▶ _DESCRIPTION OF THE TASK_:
Stop after the line containing "table_mesh.materials.append(table_paint)": print each line exactly from the first line of the listing up to that point.

▶ _DATA SECTION_:
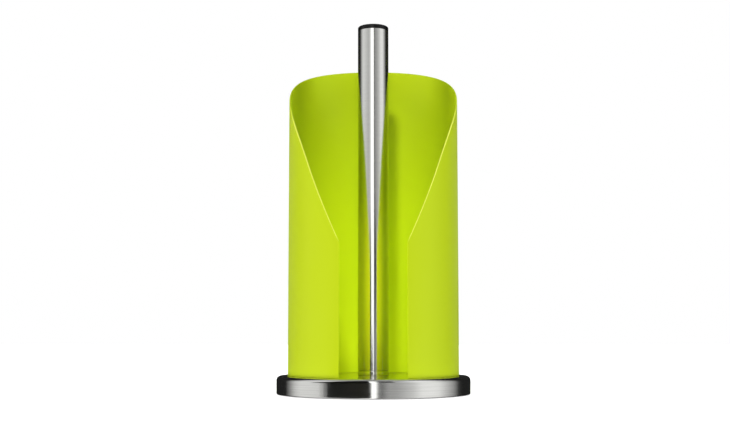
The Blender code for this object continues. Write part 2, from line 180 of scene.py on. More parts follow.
# Matt white emulsion, rolled on: no gloss at all, so the holder isn't mirrored in it.
table_paint, tree, shader = new_material("white table paint", "#F7F7F5", 0.9)
shader.inputs["Specular IOR Level"].default_value = 0.0
shader.inputs["Emission Color"].default_value = linear("#FFFFFF")
ray = add(tree, "ShaderNodeLightPath")
washed_out = add(
    tree, "ShaderNodeMath", {0: ray.outputs["Is Camera Ray"], 1: table_glow}, operation="MULTIPLY"
)
tree.links.new(washed_out.outputs[0], shader.inputs["Emission Strength"])
# From below the table is clear, so that the underside can be looked at.
side_seen = add(tree, "ShaderNodeNewGeometry")
clear = add(tree, "ShaderNodeBsdfTransparent")
one_sided = add(
    tree,
    "ShaderNodeMixShader",
    {"Fac": side_seen.outputs["Backfacing"], 1: shader.outputs["BSDF"], 2: clear.outputs["BSDF"]},
)
tree.links.new(one_sided.outputs[0], tree.nodes["Material Output"].inputs["Surface"])
table_mesh.materials.append(table_paint)


def flag(name, opacity, start, end, low, high, lean=0.0):
    """A card of black velvet, or of net, that only gloss sees: its foot runs from start to end at height low.

    Its upper edge is at height high, and leans back by lean.
    """
    cloth, _, shader = new_material(name, "#2C2C2C", 1.0)
    shader.inputs["Specular IOR Level"].default_value = 0.0
    shader.inputs["Alpha"].default_value = opacity
    upper_end = (end[0], end[1] + lean, high)
    upper_start = (start[0], start[1] + lean, high)
    mesh = bpy.data.meshes.new(name)
    mesh.from_pydata([(*start, low), (*end, low), upper_end, upper_start], [], [(0, 1, 2, 3)])
    mesh.materials.append(cloth)
    card = bpy.data.objects.new(name, mesh)
    card.visible_camera = False
    card.visible_diffuse = False
    card.visible_shadow = False
    bpy.context.collection.objects.link(card)


# Low cards in front and to the left make the dark zone on the dish, up to the window's edge.
flag("velvet in front of the dish", 1.0, (-0.150, -0.150), (-0.0047, -0.150), -0.060, 0.030)
flag("velvet over the dish", 1.0, (-0.150, -0.150), (-0.0047, -0.150), 0.030, 0.030, lean=0.070)
flag("net beside it", 0.65, (-0.178, -0.150), (-0.150, -0.150), -0.060, 0.030)
flag("thin net beside it", 0.25, (-0.215, -0.150), (-0.178, -0.150), -0.060, 0.030)

# Cards at the height of the slit make the dark lines beside the bright strip low on the tube.
flag("velvet in front of the tube, right", 1.0, (0.013, -0.150), (0.055, -0.150), 0.060, 0.150)
flag("velvet in front of the tube, left", 1.0, (-0.080, -0.150), (-0.040, -0.150), 0.030, 0.140)

# High cards on both sides draw the dark lines down the edges of the tube above the mantle.
flag("thin net, left", 0.3, (-0.250, -0.010), (-0.250, 0.044), 0.100, 0.600)
flag("net, left", 0.7, (-0.250, 0.044), (-0.250, 0.110), 0.100, 0.600)
flag("velvet, left", 1.0, (-0.250, 0.110), (-0.250, 0.500), 0.100, 0.600)
flag("thin net, right", 0.3, (0.250, -0.030), (0.250, 0.044), 0.100, 0.600)
flag("net, right", 0.8, (0.250, 0.044), (0.250, 0.090), 0.100, 0.600)
flag("velvet, right", 1.0, (0.250, 0.090), (0.250, 0.500), 0.100, 0.600)


def softbox(name, strength, width, elevation, bearing, colour=(1, 1, 1)):
    """A far softbox, by its width, elevation and bearing in degrees. Gloss sees the room's walls instead."""
    light = bpy.data.lights.new(name, "SUN")
    light.energy = strength
    light.angle = math.radians(width)
    light.color = colour
    lamp = bpy.data.objects.new(name, light)
    lamp.rotation_euler = (math.radians(90 - elevation), 0, math.radians(bearing))
    lamp.visible_glossy = False
    bpy.context.collection.objects.link(lamp)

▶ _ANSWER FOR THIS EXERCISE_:
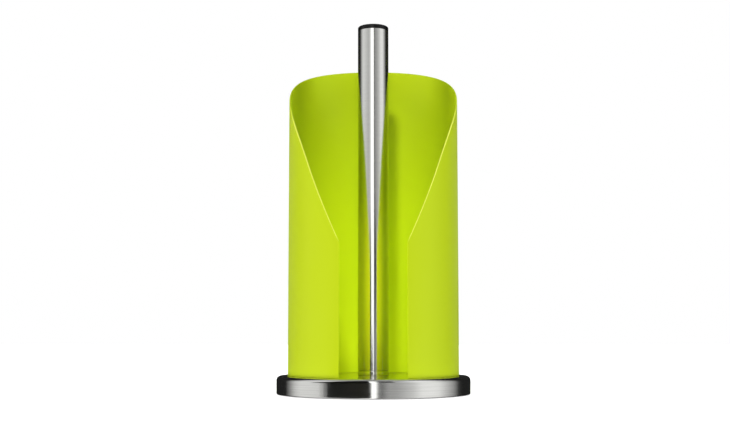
The Blender code for this object continues. Write part 2, from line 180 of scene.py on. More parts follow.
# Matt white emulsion, rolled on: no gloss at all, so the holder isn't mirrored in it.
table_paint, tree, shader = new_material("white table paint", "#F7F7F5", 0.9)
shader.inputs["Specular IOR Level"].default_value = 0.0
shader.inputs["Emission Color"].default_value = linear("#FFFFFF")
ray = add(tree, "ShaderNodeLightPath")
washed_out = add(
    tree, "ShaderNodeMath", {0: ray.outputs["Is Camera Ray"], 1: table_glow}, operation="MULTIPLY"
)
tree.links.new(washed_out.outputs[0], shader.inputs["Emission Strength"])
# From below the table is clear, so that the underside can be looked at.
side_seen = add(tree, "ShaderNodeNewGeometry")
clear = add(tree, "ShaderNodeBsdfTransparent")
one_sided = add(
    tree,
    "ShaderNodeMixShader",
    {"Fac": side_seen.outputs["Backfacing"], 1: shader.outputs["BSDF"], 2: clear.outputs["BSDF"]},
)
tree.links.new(one_sided.outputs[0], tree.nodes["Material Output"].inputs["Surface"])
table_mesh.materials.append(table_paint)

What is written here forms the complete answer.